**Task details**
Retype the whole listing verbatim and keep the pictures out of it.
»»
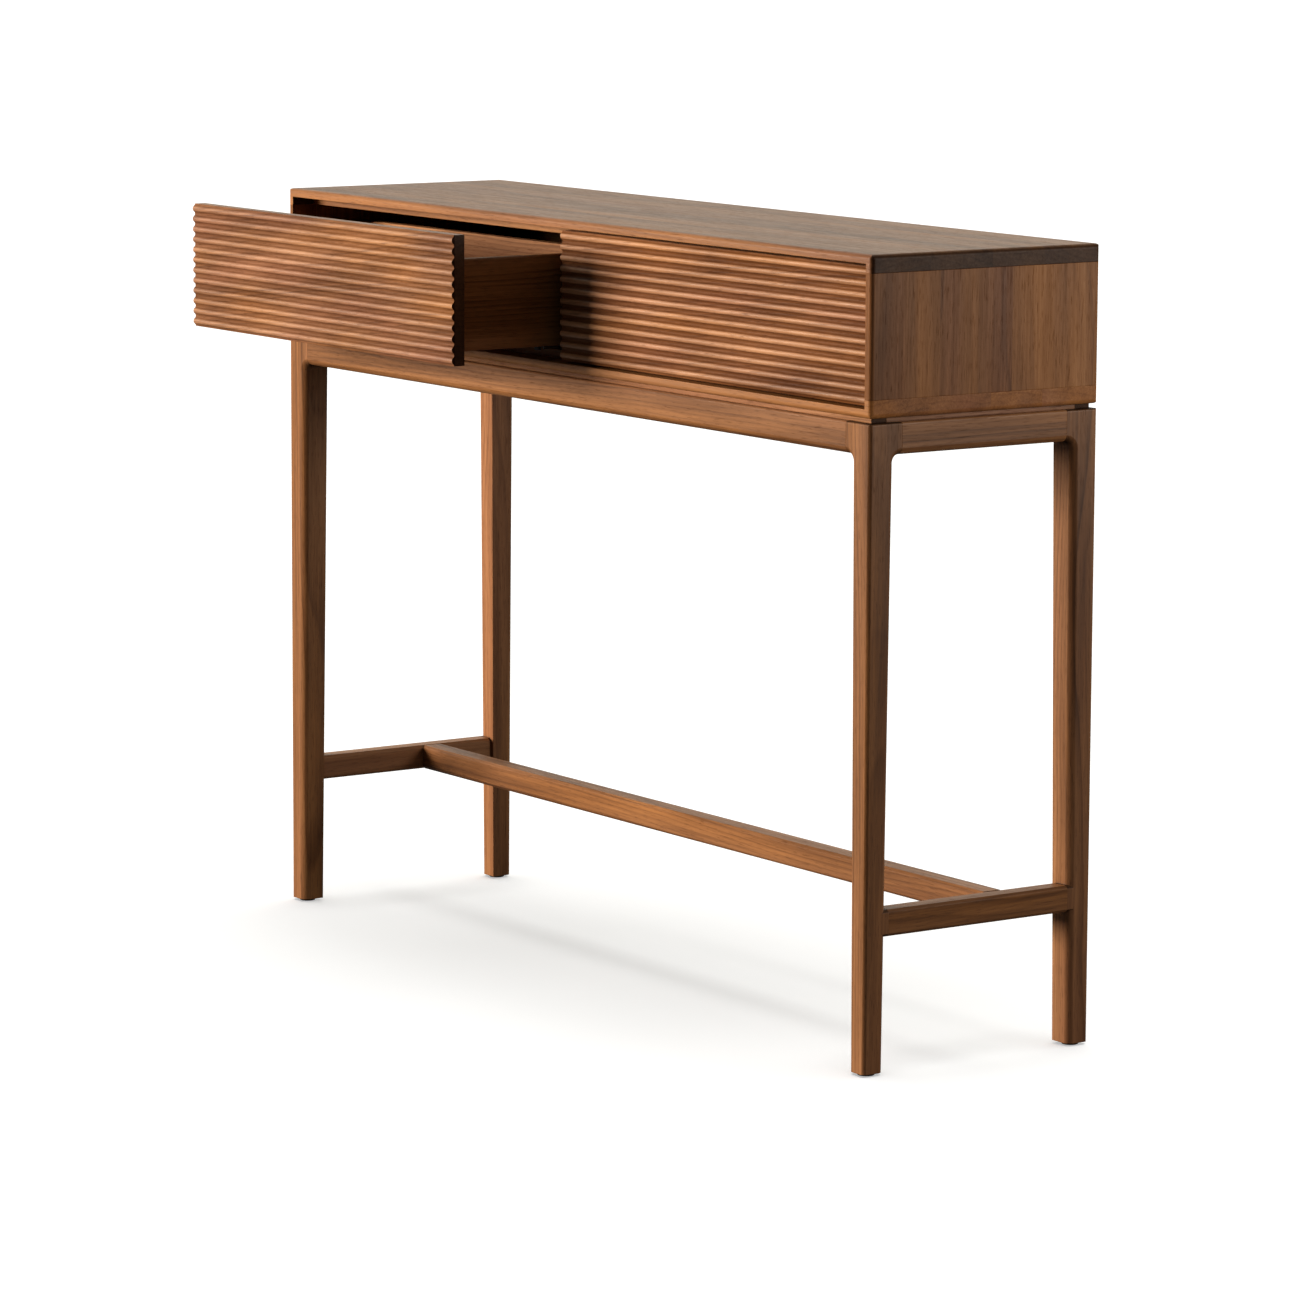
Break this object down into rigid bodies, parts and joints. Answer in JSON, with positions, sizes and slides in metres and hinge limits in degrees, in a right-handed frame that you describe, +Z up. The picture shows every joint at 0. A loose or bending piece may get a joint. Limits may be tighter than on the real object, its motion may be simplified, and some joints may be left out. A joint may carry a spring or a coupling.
{
  "type": "console table",
  "caption": "Narrow walnut console table: a long case with ribbed handleless drawers on a frame of tapered legs joined by low stretchers.",
  "frame": {"origin": "on the floor, under the middle of the case", "axes": "+Z up, +X along the length to the right of someone facing the drawers, -Y towards that person: the drawers open along -Y"},
  "size_m": [1.2, 0.453, 0.89],
  "materials": {
    "walnut": "oiled walnut, satin, open grain",
    "drawer_box_walnut": "oiled walnut, satin",
    "back_panel_walnut": "walnut veneer on board, satin",
    "spacer_walnut": "oiled walnut, matt",
    "block_wood": "planed wood, unfinished",
    "runner_steel": "zinc-plated steel, satin",
    "screw_steel": "zinc-plated steel",
    "pale_plastic": "moulded, satin",
    "bumper_plastic": "moulded, satin",
    "glide_plastic": "moulded, matt"
  },
  "bodies": {
    "table": {"case_top": "walnut", "case_bottom": "walnut", "case_side_left": "walnut", "case_side_right": "walnut", "case_divider": "walnut", "case_back": "back_panel_walnut", "spacer_front": "spacer_walnut", "spacer_rear": "spacer_walnut", "spacer_left": "spacer_walnut", "spacer_right": "spacer_walnut", "apron_front": "walnut", "apron_rear": "walnut", "apron_left": "walnut", "apron_right": "walnut", "leg_front_left": "walnut", "leg_front_right": "walnut", "leg_rear_left": "walnut", "leg_rear_right": "walnut", "stretcher_left": "walnut", "stretcher_right": "walnut", "stretcher_long": "walnut", "glide_front_left": "glide_plastic", "glide_front_right": "glide_plastic", "glide_rear_left": "glide_plastic", "glide_rear_right": "glide_plastic", "block_front_left": "block_wood", "block_front_right": "block_wood", "block_rear_left": "block_wood", "block_rear_right": "block_wood", "case_screws": "screw_steel", "back_screws": "screw_steel", "fixed_rail_screws": "screw_steel", "left_fixed_rail_outer": "runner_steel", "left_fixed_rail_inner": "runner_steel", "right_fixed_rail_inner": "runner_steel", "right_fixed_rail_outer": "runner_steel"},
    "left_drawer": {"left_drawer_front": "walnut", "left_drawer_side_outer": "drawer_box_walnut", "left_drawer_side_inner": "drawer_box_walnut", "left_drawer_back": "drawer_box_walnut", "left_drawer_bottom": "drawer_box_walnut", "left_drawer_rail_outer": "runner_steel", "left_drawer_rail_inner": "runner_steel", "left_drawer_clips": "pale_plastic", "left_drawer_screws": "screw_steel"},
    "right_drawer": {"right_drawer_front": "walnut", "right_drawer_side_outer": "drawer_box_walnut", "right_drawer_side_inner": "drawer_box_walnut", "right_drawer_back": "drawer_box_walnut", "right_drawer_bottom": "drawer_box_walnut", "right_drawer_rail_outer": "runner_steel", "right_drawer_rail_inner": "runner_steel", "right_drawer_clips": "pale_plastic", "right_drawer_screws": "screw_steel"},
    "left_runners": {"left_middle_rail_outer": "runner_steel", "left_middle_rail_inner": "runner_steel", "left_rail_bumpers": "bumper_plastic"},
    "right_runners": {"right_middle_rail_outer": "runner_steel", "right_middle_rail_inner": "runner_steel", "right_rail_bumpers": "bumper_plastic"}
  },
  "joints": [
    {"name": "left_drawer_slide", "type": "slide", "parent": "table", "child": "left_drawer", "axis": [0, -1, 0], "range_m": [-0.145, 0.055]},
    {"name": "right_drawer_slide", "type": "slide", "parent": "table", "child": "right_drawer", "axis": [0, -1, 0], "range_m": [0, 0.2]},
    {"name": "left_runner_slide", "type": "slide", "parent": "table", "child": "left_runners", "axis": [0, -1, 0], "range_m": [-0.0725, 0.0275]},
    {"name": "right_runner_slide", "type": "slide", "parent": "table", "child": "right_runners", "axis": [0, -1, 0], "range_m": [0, 0.1]}
  ],
  "couplings": [
    {"joint": "left_runner_slide", "follows": "left_drawer_slide", "ratio": 0.5},
    {"joint": "right_runner_slide", "follows": "right_drawer_slide", "ratio": 0.5}
  ]
}
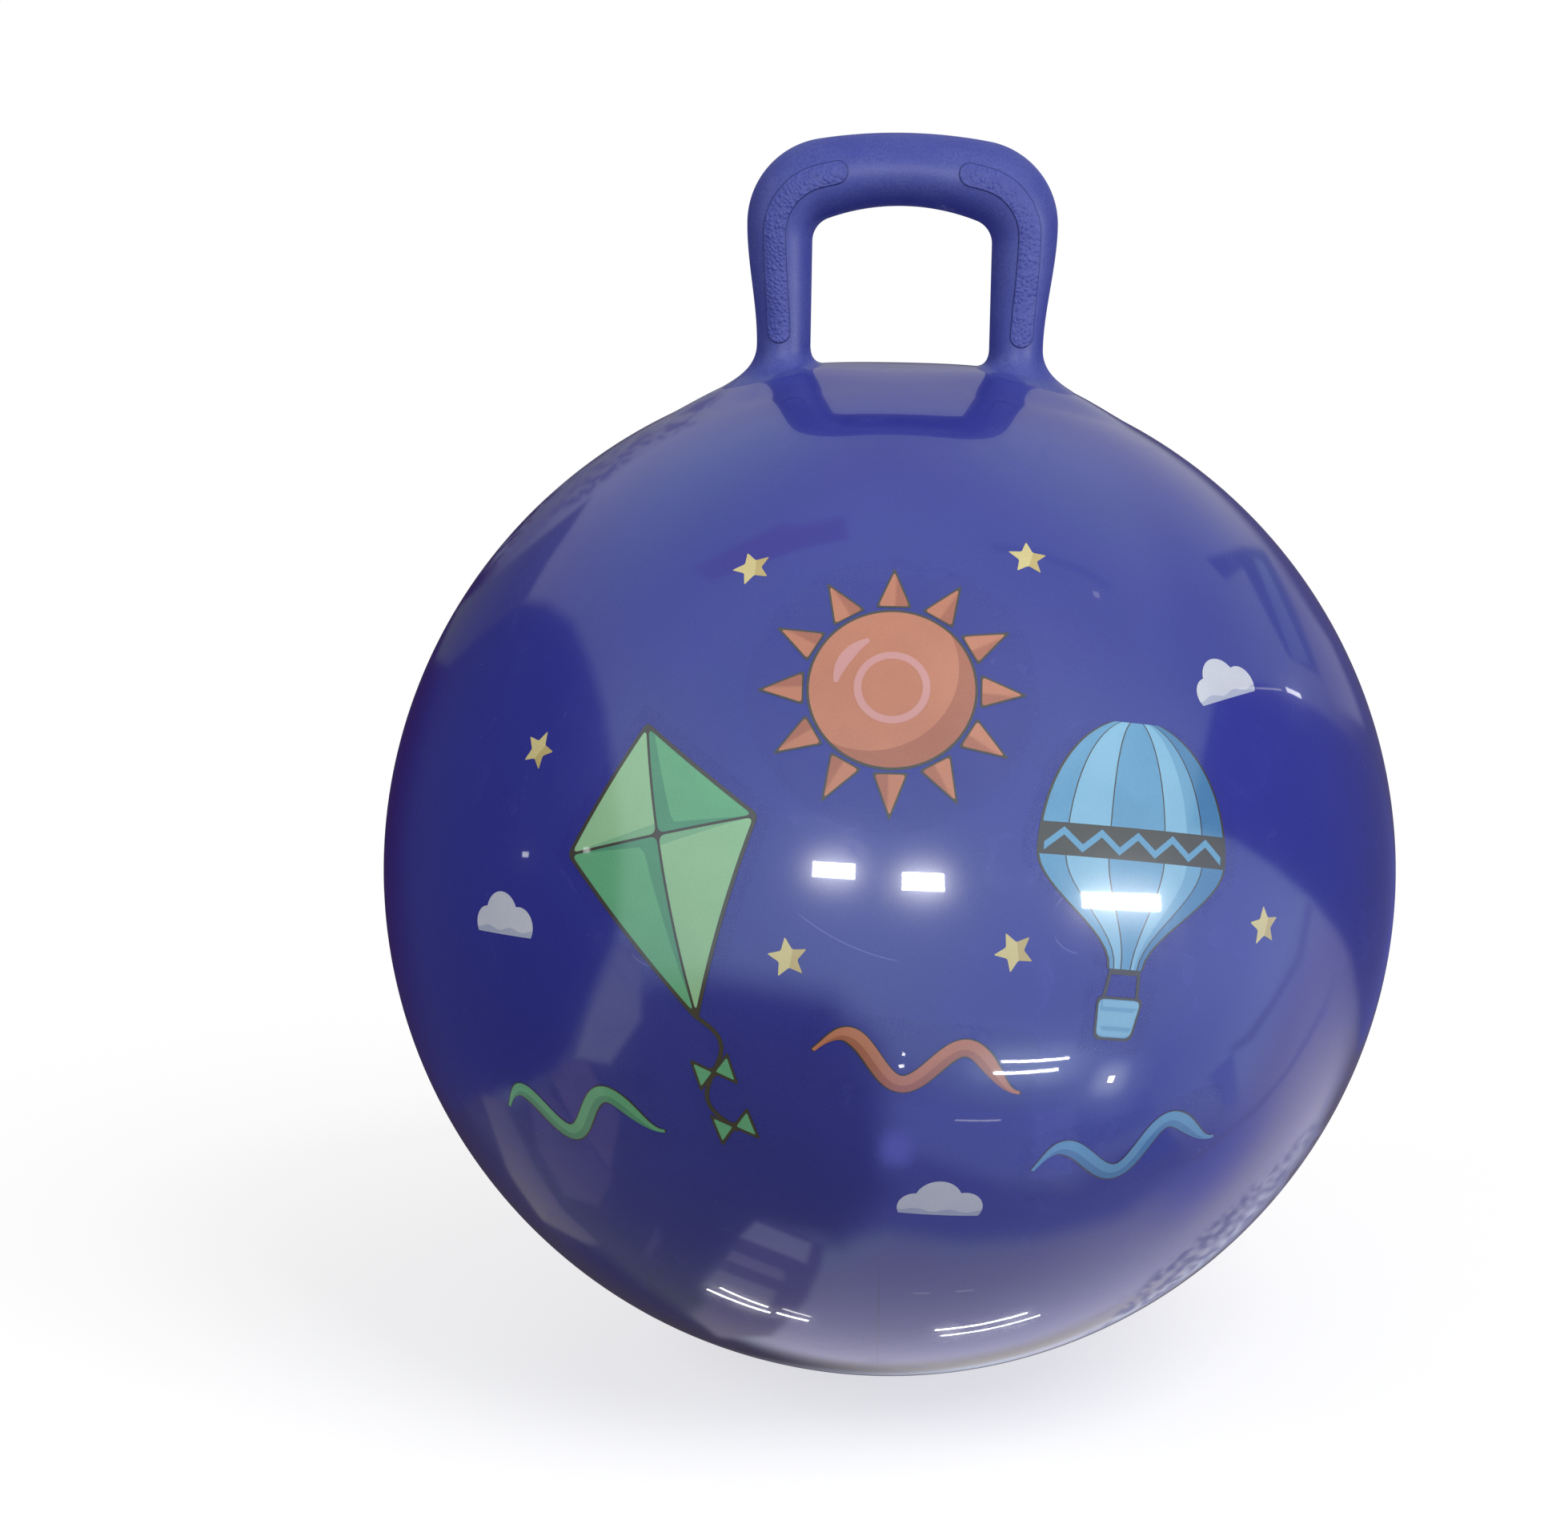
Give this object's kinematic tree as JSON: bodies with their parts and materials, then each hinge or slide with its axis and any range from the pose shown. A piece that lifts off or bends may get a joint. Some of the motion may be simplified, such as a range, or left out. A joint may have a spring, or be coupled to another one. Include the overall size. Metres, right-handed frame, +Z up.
{
  "type": "hopper ball",
  "caption": "Inflated sit-on bouncing ball with a closed loop handle, grip pads, an air valve with a push-in plug, and a printed front.",
  "frame": {"origin": "middle of the flat patch that the ball rests on", "axes": "+Z up through the handle, X along the handle's width, the printed front faces -Y, the valve is on the +Y side"},
  "size_m": [0.4498, 0.45, 0.549],
  "materials": {
    "ball_pvc": "glossy soft PVC, violet-blue",
    "handle_pvc": "satin soft PVC, violet-blue",
    "grip_pvc": "pebbled soft PVC, violet-blue",
    "valve_pvc": "thick soft PVC, violet-blue",
    "plug_plastic": "white polyethylene",
    "clear_film": "clear transfer film",
    "dark_ink": "olive-brown print",
    "green_ink": "green print",
    "pale_green_ink": "pale green print",
    "orange_ink": "apricot print",
    "pink_ink": "pale pink print",
    "blue_ink": "sky blue print",
    "pale_blue_ink": "pale blue print",
    "yellow_ink": "cream yellow print",
    "white_ink": "white print"
  },
  "bodies": {
    "ball": {"ball_shell": "ball_pvc", "handle_root": "ball_pvc", "handle": "handle_pvc", "grip_pads": "grip_pvc", "valve_seat": "valve_pvc", "kite_film": "clear_film", "sun_film": "clear_film", "balloon_film": "clear_film", "kite_dark_ink": "dark_ink", "kite_green_ink": "green_ink", "kite_pale_ink": "pale_green_ink", "sun_dark_ink": "dark_ink", "sun_orange_ink": "orange_ink", "sun_pink_ink": "pink_ink", "balloon_dark_ink": "dark_ink", "balloon_blue_ink": "blue_ink", "balloon_pale_ink": "pale_blue_ink", "star_yellow_ink": "yellow_ink", "cloud_white_ink": "white_ink"},
    "air_plug": {"valve_plug": "plug_plastic"}
  },
  "joints": [
    {"name": "plug_pull", "type": "slide", "parent": "ball", "child": "air_plug", "axis": [0, 0.5736, 0.8192], "range_m": [0, 0.024]}
  ]
}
««
**Exercise output**
Break this object down into rigid bodies, parts and joints. Answer in JSON, with positions, sizes and slides in metres and hinge limits in degrees, in a right-handed frame that you describe, +Z up. The picture shows every joint at 0. A loose or bending piece may get a joint. Limits may be tighter than on the real object, its motion may be simplified, and some joints may be left out. A joint may carry a spring or a coupling.
{
  "type": "console table",
  "caption": "Narrow walnut console table: a long case with ribbed handleless drawers on a frame of tapered legs joined by low stretchers.",
  "frame": {"origin": "on the floor, under the middle of the case", "axes": "+Z up, +X along the length to the right of someone facing the drawers, -Y towards that person: the drawers open along -Y"},
  "size_m": [1.2, 0.453, 0.89],
  "materials": {
    "walnut": "oiled walnut, satin, open grain",
    "drawer_box_walnut": "oiled walnut, satin",
    "back_panel_walnut": "walnut veneer on board, satin",
    "spacer_walnut": "oiled walnut, matt",
    "block_wood": "planed wood, unfinished",
    "runner_steel": "zinc-plated steel, satin",
    "screw_steel": "zinc-plated steel",
    "pale_plastic": "moulded, satin",
    "bumper_plastic": "moulded, satin",
    "glide_plastic": "moulded, matt"
  },
  "bodies": {
    "table": {"case_top": "walnut", "case_bottom": "walnut", "case_side_left": "walnut", "case_side_right": "walnut", "case_divider": "walnut", "case_back": "back_panel_walnut", "spacer_front": "spacer_walnut", "spacer_rear": "spacer_walnut", "spacer_left": "spacer_walnut", "spacer_right": "spacer_walnut", "apron_front": "walnut", "apron_rear": "walnut", "apron_left": "walnut", "apron_right": "walnut", "leg_front_left": "walnut", "leg_front_right": "walnut", "leg_rear_left": "walnut", "leg_rear_right": "walnut", "stretcher_left": "walnut", "stretcher_right": "walnut", "stretcher_long": "walnut", "glide_front_left": "glide_plastic", "glide_front_right": "glide_plastic", "glide_rear_left": "glide_plastic", "glide_rear_right": "glide_plastic", "block_front_left": "block_wood", "block_front_right": "block_wood", "block_rear_left": "block_wood", "block_rear_right": "block_wood", "case_screws": "screw_steel", "back_screws": "screw_steel", "fixed_rail_screws": "screw_steel", "left_fixed_rail_outer": "runner_steel", "left_fixed_rail_inner": "runner_steel", "right_fixed_rail_inner": "runner_steel", "right_fixed_rail_outer": "runner_steel"},
    "left_drawer": {"left_drawer_front": "walnut", "left_drawer_side_outer": "drawer_box_walnut", "left_drawer_side_inner": "drawer_box_walnut", "left_drawer_back": "drawer_box_walnut", "left_drawer_bottom": "drawer_box_walnut", "left_drawer_rail_outer": "runner_steel", "left_drawer_rail_inner": "runner_steel", "left_drawer_clips": "pale_plastic", "left_drawer_screws": "screw_steel"},
    "right_drawer": {"right_drawer_front": "walnut", "right_drawer_side_outer": "drawer_box_walnut", "right_drawer_side_inner": "drawer_box_walnut", "right_drawer_back": "drawer_box_walnut", "right_drawer_bottom": "drawer_box_walnut", "right_drawer_rail_outer": "runner_steel", "right_drawer_rail_inner": "runner_steel", "right_drawer_clips": "pale_plastic", "right_drawer_screws": "screw_steel"},
    "left_runners": {"left_middle_rail_outer": "runner_steel", "left_middle_rail_inner": "runner_steel", "left_rail_bumpers": "bumper_plastic"},
    "right_runners": {"right_middle_rail_outer": "runner_steel", "right_middle_rail_inner": "runner_steel", "right_rail_bumpers": "bumper_plastic"}
  },
  "joints": [
    {"name": "left_drawer_slide", "type": "slide", "parent": "table", "child": "left_drawer", "axis": [0, -1, 0], "range_m": [-0.145, 0.055]},
    {"name": "right_drawer_slide", "type": "slide", "parent": "table", "child": "right_drawer", "axis": [0, -1, 0], "range_m": [0, 0.2]},
    {"name": "left_runner_slide", "type": "slide", "parent": "table", "child": "left_runners", "axis": [0, -1, 0], "range_m": [-0.0725, 0.0275]},
    {"name": "right_runner_slide", "type": "slide", "parent": "table", "child": "right_runners", "axis": [0, -1, 0], "range_m": [0, 0.1]}
  ],
  "couplings": [
    {"joint": "left_runner_slide", "follows": "left_drawer_slide", "ratio": 0.5},
    {"joint": "right_runner_slide", "follows": "right_drawer_slide", "ratio": 0.5}
  ]
}
Give this object's kinematic tree as JSON: bodies with their parts and materials, then each hinge or slide with its axis and any range from the pose shown. A piece that lifts off or bends may get a joint. Some of the motion may be simplified, such as a range, or left out. A joint may have a spring, or be coupled to another one. Include the overall size. Metres, right-handed frame, +Z up.
{
  "type": "hopper ball",
  "caption": "Inflated sit-on bouncing ball with a closed loop handle, grip pads, an air valve with a push-in plug, and a printed front.",
  "frame": {"origin": "middle of the flat patch that the ball rests on", "axes": "+Z up through the handle, X along the handle's width, the printed front faces -Y, the valve is on the +Y side"},
  "size_m": [0.4498, 0.45, 0.549],
  "materials": {
    "ball_pvc": "glossy soft PVC, violet-blue",
    "handle_pvc": "satin soft PVC, violet-blue",
    "grip_pvc": "pebbled soft PVC, violet-blue",
    "valve_pvc": "thick soft PVC, violet-blue",
    "plug_plastic": "white polyethylene",
    "clear_film": "clear transfer film",
    "dark_ink": "olive-brown print",
    "green_ink": "green print",
    "pale_green_ink": "pale green print",
    "orange_ink": "apricot print",
    "pink_ink": "pale pink print",
    "blue_ink": "sky blue print",
    "pale_blue_ink": "pale blue print",
    "yellow_ink": "cream yellow print",
    "white_ink": "white print"
  },
  "bodies": {
    "ball": {"ball_shell": "ball_pvc", "handle_root": "ball_pvc", "handle": "handle_pvc", "grip_pads": "grip_pvc", "valve_seat": "valve_pvc", "kite_film": "clear_film", "sun_film": "clear_film", "balloon_film": "clear_film", "kite_dark_ink": "dark_ink", "kite_green_ink": "green_ink", "kite_pale_ink": "pale_green_ink", "sun_dark_ink": "dark_ink", "sun_orange_ink": "orange_ink", "sun_pink_ink": "pink_ink", "balloon_dark_ink": "dark_ink", "balloon_blue_ink": "blue_ink", "balloon_pale_ink": "pale_blue_ink", "star_yellow_ink": "yellow_ink", "cloud_white_ink": "white_ink"},
    "air_plug": {"valve_plug": "plug_plastic"}
  },
  "joints": [
    {"name": "plug_pull", "type": "slide", "parent": "ball", "child": "air_plug", "axis": [0, 0.5736, 0.8192], "range_m": [0, 0.024]}
  ]
}